Now—and this is the tricky part—nobody can tell Sam about this. I’m hoping that he won’t notice on the first day of school that he’s on a different bus and by the time he gets to school he will either swallow his feelings and soldier on or he will freak out and have to be sedated. Either way, I figure that by that point it will be the new school’s problem.

What? Fine. *kicks at the dirt* We’ll tell him this weekend. *makes sour face*

We have toured the school and liked it. Sam has toured the school and didn’t seem horrified. One of Sam’s friends will be attending the school with him. Sam will be able to return to his old school for all those evening events I love so much. We told Sam that if he gives the school a solid try and hates it that he can return to his old school. (What constitutes “a solid try” is currently being negotiated.)

But Sam still doesn’t want to go to the new school.
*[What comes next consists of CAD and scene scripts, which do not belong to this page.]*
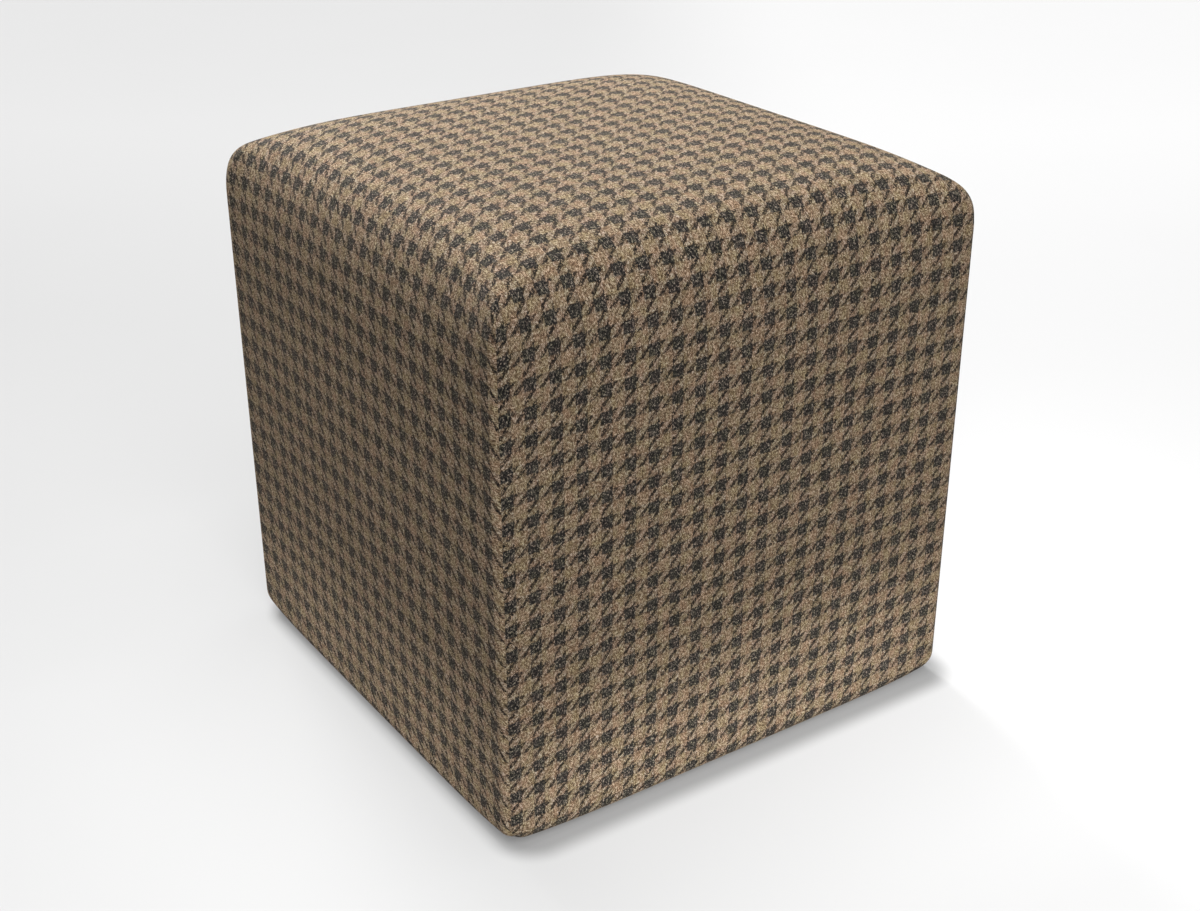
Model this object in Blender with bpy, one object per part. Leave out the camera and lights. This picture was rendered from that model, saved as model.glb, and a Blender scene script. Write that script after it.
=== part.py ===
"""Cube pouf stool: one filled, sewn body in houndstooth wool.

The cloth is cut as a plus: a square top with four side flaps that turn over
the rounded top edges.  The flaps meet in four upright corner seams, which
are drawn in a little.  The filling raises a broad crown on the top and
bellies the sides out softly; the bottom edge is turned under to a flat base.
"""
import math

import bpy

# Sizes in metres, +Z up, the flat base on z = 0.
WIDTH = 0.430
RIM_HEIGHT = 0.4315
CROWN = 0.0256
CROWN_POWER = 5.7
CORNER_RADIUS = 0.0120
SIDE_BELLY = 0.0018

# The rounded rim (how far it reaches in over the top, how far down the side,
# and its squareness) in the middle of a side, and tighter at its corners.
RIM_INSET = 0.0416
RIM_DROP = 0.0884
RIM_POWER = 3.0
RIM_CORNER_INSET = 0.0207
RIM_CORNER_DROP = 0.0338
RIM_CORNER_POWER = 2.6
EDGE_BLEND = 6.0

# The turned-under bottom edge, in the middle of a side and at its corners.
BASE_ROUND = 0.0130
BASE_CORNER_ROUND = 0.0215
BASE_POWER = 2.0

# The channel drawn in at each corner seam.
SEAM_DEPTH = 0.0012
SEAM_REACH = 0.0080
SEAM_FADE = 0.0400

# Mesh: steps from the middle of a side to its corner, and rings of each part.
HALF_STEPS = 14
RIM_STEPS = 8
SIDE_STEPS = 9
BASE_STEPS = 5
CORNER_CROWDING = 0.16

SIDE_LENGTH = 2 * HALF_STEPS
RING_LENGTH = 4 * SIDE_LENGTH


def between(middle, corner, ratio):
    """A size of an edge at a ratio along its side: it changes near the corner."""
    return middle + (corner - middle) * abs(ratio) ** EDGE_BLEND


def rounding(angle, inset_size, drop_size, power):
    """Distances of a rounded edge's point from the two faces it joins."""
    inset = inset_size * (1.0 - math.cos(angle) ** (2.0 / power))
    drop = drop_size * (1.0 - math.sin(angle) ** (2.0 / power))
    return inset, drop


def crown_height(x, y):
    """Height of the crown over the rim: broad and flat, steep at the edge."""
    across = min(abs(2.0 * x / WIDTH), 1.0) ** CROWN_POWER
    along = min(abs(2.0 * y / WIDTH), 1.0) ** CROWN_POWER
    return CROWN * (1.0 - across) * (1.0 - along)


def side_belly(z):
    """How far the middle of a side stands out at height z."""
    return SIDE_BELLY * math.sin(math.pi * min(z / RIM_HEIGHT, 1.0))


def seam_pull(ratio, half, z):
    """How far a corner seam draws the cloth in, along X and along Y."""
    reach = (1.0 - abs(ratio)) * half
    near = max(0.0, 1.0 - reach / SEAM_REACH) ** 2
    below_rim = min(max((RIM_HEIGHT - RIM_CORNER_DROP - z) / SEAM_FADE, 0.0), 1.0)
    above_base = min(z / SEAM_FADE, 1.0)
    return SEAM_DEPTH * near * below_rim * above_base / math.sqrt(2.0)


def section_point(inset, z, ratio):
    """Point of a rounded square section; ratio runs -1..1 along the -Y side."""
    half = 0.5 * WIDTH - inset
    straight = half - CORNER_RADIUS
    run = abs(ratio) * (straight + 0.25 * math.pi * CORNER_RADIUS)
    x = min(run, straight)
    y = -half
    if run > straight:
        turn = (run - straight) / CORNER_RADIUS
        x += CORNER_RADIUS * math.sin(turn)
        y += CORNER_RADIUS * (1.0 - math.cos(turn))
    y -= side_belly(z) * (1.0 - ratio * ratio)
    pull = seam_pull(ratio, half, z)
    return math.copysign(x - pull, ratio), y + pull


def rim_point(angle, ratio):
    """Point of the rounded rim under the crown."""
    inset, drop = rounding(angle, between(RIM_INSET, RIM_CORNER_INSET, ratio),
                           between(RIM_DROP, RIM_CORNER_DROP, ratio),
                           between(RIM_POWER, RIM_CORNER_POWER, ratio))
    z = RIM_HEIGHT - drop
    x, y = section_point(inset, z, ratio)
    return x, y, z + crown_height(x, y)


def side_point(share, ratio):
    """Point of the upright side, a share of the way from its top to its foot."""
    top = RIM_HEIGHT - between(RIM_DROP, RIM_CORNER_DROP, ratio)
    foot = between(BASE_ROUND, BASE_CORNER_ROUND, ratio)
    z = top + (foot - top) * share
    x, y = section_point(0.0, z, ratio)
    return x, y, z


def base_point(angle, ratio):
    """Point of the turned-under bottom edge, which is rounder at a corner."""
    size = between(BASE_ROUND, BASE_CORNER_ROUND, ratio)
    inset, z = rounding(angle, size, size, BASE_POWER)
    x, y = section_point(inset, z, ratio)
    return x, y, z


def ring_makers():
    """One function of the ratio for each ring, from the rim to the base."""
    quarter = 0.5 * math.pi
    rings = []
    for k in range(RIM_STEPS, 0, -1):
        rings.append((rim_point, quarter * k / RIM_STEPS))
    for k in range(SIDE_STEPS):
        rings.append((side_point, k / SIDE_STEPS))
    for k in range(BASE_STEPS + 1):
        rings.append((base_point, quarter * k / BASE_STEPS))
    return rings


def ring_ratios():
    """Ratios along one side, crowded towards the corner seams."""
    ratios = []
    for k in range(-HALF_STEPS, HALF_STEPS):
        t = k / HALF_STEPS
        ratios.append(t + CORNER_CROWDING * math.sin(math.pi * t) / math.pi)
    return ratios


def quarter_turned(point, turns):
    """The point turned about Z, so that one side serves for all four."""
    x, y, z = point
    for _ in range(turns):
        x, y = -y, x
    return x, y, z


def wall(verts, faces):
    """All rings from the rim down to the base, joined by quads."""
    ratios = ring_ratios()
    rings = ring_makers()
    for make_point, place in rings:
        for side in range(4):
            for ratio in ratios:
                verts.append(quarter_turned(make_point(place, ratio), side))
    for ring in range(len(rings) - 1):
        upper = ring * RING_LENGTH
        lower = upper + RING_LENGTH
        for k in range(RING_LENGTH):
            k_next = (k + 1) % RING_LENGTH
            faces.append((upper + k, lower + k, lower + k_next, upper + k_next))
    return len(rings)


def rim_places():
    """Grid place on the edge of a lid -> its index along a ring."""
    places = {}
    for k in range(SIDE_LENGTH):
        places[(k, 0)] = k
        places[(SIDE_LENGTH, k)] = SIDE_LENGTH + k
        places[(SIDE_LENGTH - k, SIDE_LENGTH)] = 2 * SIDE_LENGTH + k
        places[(0, SIDE_LENGTH - k)] = 3 * SIDE_LENGTH + k
    return places


def lid_point(ring, places, i, j, height_at):
    """Point of a lid's grid, on a straight line from the centre to the edge."""
    across = i - HALF_STEPS
    along = j - HALF_STEPS
    level = max(abs(across), abs(along))
    if level == 0:
        return 0.0, 0.0, height_at(0.0, 0.0)
    edge_i = across * HALF_STEPS / level + HALF_STEPS
    edge_j = along * HALF_STEPS / level + HALF_STEPS
    first = ring[places[(math.floor(edge_i), math.floor(edge_j))]]
    second = ring[places[(math.ceil(edge_i), math.ceil(edge_j))]]
    part = edge_i % 1.0 + edge_j % 1.0
    scale = level / HALF_STEPS
    x = scale * (first[0] + (second[0] - first[0]) * part)
    y = scale * (first[1] + (second[1] - first[1]) * part)
    return x, y, height_at(x, y)


def lid(verts, faces, start, height_at, faces_up):
    """Close the ring of verts that begins at start with a grid of quads."""
    places = rim_places()
    ring = verts[start:start + RING_LENGTH]
    index = {}
    for i in range(SIDE_LENGTH + 1):
        for j in range(SIDE_LENGTH + 1):
            if (i, j) in places:
                index[(i, j)] = start + places[(i, j)]
                continue
            index[(i, j)] = len(verts)
            verts.append(lid_point(ring, places, i, j, height_at))
    for i in range(SIDE_LENGTH):
        for j in range(SIDE_LENGTH):
            quad = (index[(i, j)], index[(i + 1, j)],
                    index[(i + 1, j + 1)], index[(i, j + 1)])
            faces.append(quad if faces_up else quad[::-1])


def body_mesh():
    """The closed skin of the whole pouf."""
    verts = []
    faces = []
    ring_count = wall(verts, faces)
    lid(verts, faces, 0, lambda x, y: RIM_HEIGHT + crown_height(x, y), True)
    lid(verts, faces, (ring_count - 1) * RING_LENGTH, lambda x, y: 0.0, False)
    mesh = bpy.data.meshes.new("pouf_body")
    mesh.from_pydata(verts, [], faces)
    mesh.update()
    mesh.shade_smooth()
    return mesh


def wool_material():
    """Tan and charcoal houndstooth wool, as the one tone they mix to."""
    material = bpy.data.materials.new("houndstooth_wool")
    material.use_nodes = True
    shader = material.node_tree.nodes["Principled BSDF"]
    shader.inputs["Base Color"].default_value = (0.235, 0.175, 0.120, 1.0)
    shader.inputs["Roughness"].default_value = 0.95
    shader.inputs["Metallic"].default_value = 0.0
    return material


def main():
    for item in list(bpy.data.objects):
        bpy.data.objects.remove(item, do_unlink=True)
    body = bpy.data.objects.new("pouf_body", body_mesh())
    body.data.materials.append(wool_material())
    bpy.context.scene.collection.objects.link(body)


main()
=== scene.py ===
import math

import bpy
import numpy as np
from mathutils import Matrix, Vector


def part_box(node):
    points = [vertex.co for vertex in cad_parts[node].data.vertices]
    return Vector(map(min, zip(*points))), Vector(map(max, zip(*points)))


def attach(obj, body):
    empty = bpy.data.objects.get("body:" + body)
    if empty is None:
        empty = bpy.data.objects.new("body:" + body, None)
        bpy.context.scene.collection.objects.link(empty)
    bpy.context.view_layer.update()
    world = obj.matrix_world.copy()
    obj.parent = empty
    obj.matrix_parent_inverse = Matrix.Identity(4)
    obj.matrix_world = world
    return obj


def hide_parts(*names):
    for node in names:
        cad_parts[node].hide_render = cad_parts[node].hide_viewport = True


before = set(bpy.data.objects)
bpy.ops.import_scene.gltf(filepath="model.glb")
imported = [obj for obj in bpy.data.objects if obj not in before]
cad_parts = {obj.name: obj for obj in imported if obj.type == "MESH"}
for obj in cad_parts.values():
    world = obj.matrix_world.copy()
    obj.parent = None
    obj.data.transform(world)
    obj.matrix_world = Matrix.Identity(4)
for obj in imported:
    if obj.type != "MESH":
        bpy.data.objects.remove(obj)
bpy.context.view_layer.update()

# --- Driving sizes, in metres; the overall size comes from the body part's box ---
BODY_NODE = "pouf_body"
LOW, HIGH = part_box(BODY_NODE)
SIDE_BELLY = 0.0018
CROWN = 0.0256
WIDTH = HIGH.x - LOW.x - 2.0 * SIDE_BELLY
RIM_HEIGHT = HIGH.z - CROWN
CROWN_POWER = 5.7
CORNER_RADIUS = 0.0120

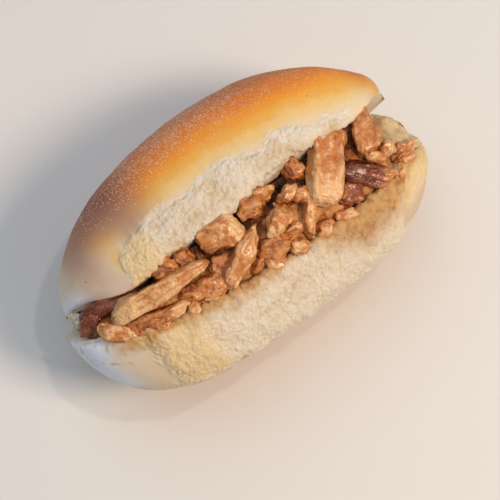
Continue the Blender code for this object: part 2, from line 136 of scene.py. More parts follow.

He is afraid that he will love it so much that he won’t want to go back to his old school, which he also loves.

It is REALLY difficult to argue against that kind of statement.

We have told Sam that we were going to say yes to the program and this Sunday we are going to throw him a surprise party complete with gifts and cake to celebrate his acceptance. The always so smart Joeymom emailed me to say that she would love to celebrate his success and get him a gift to congratulate him on getting into the school (which…so not necessary, but awwww, so nice) and in my head I was all, “I should just hand my kids over to her now, because…DUH.”

Alex and I have been tiptoeing so carefully that it never occurred to us to do the complete opposite thing. Now, I AM aware that this could completely backfire, but the tiptoeing thing didn’t work, so maybe this will. And if it does backfire? At least we’ll have cake.

Sunday afternoon: It is either going to be SPECTACULAR or SPECTACULARLY BAD. I’m hoping for the first. Cross your fingers for us.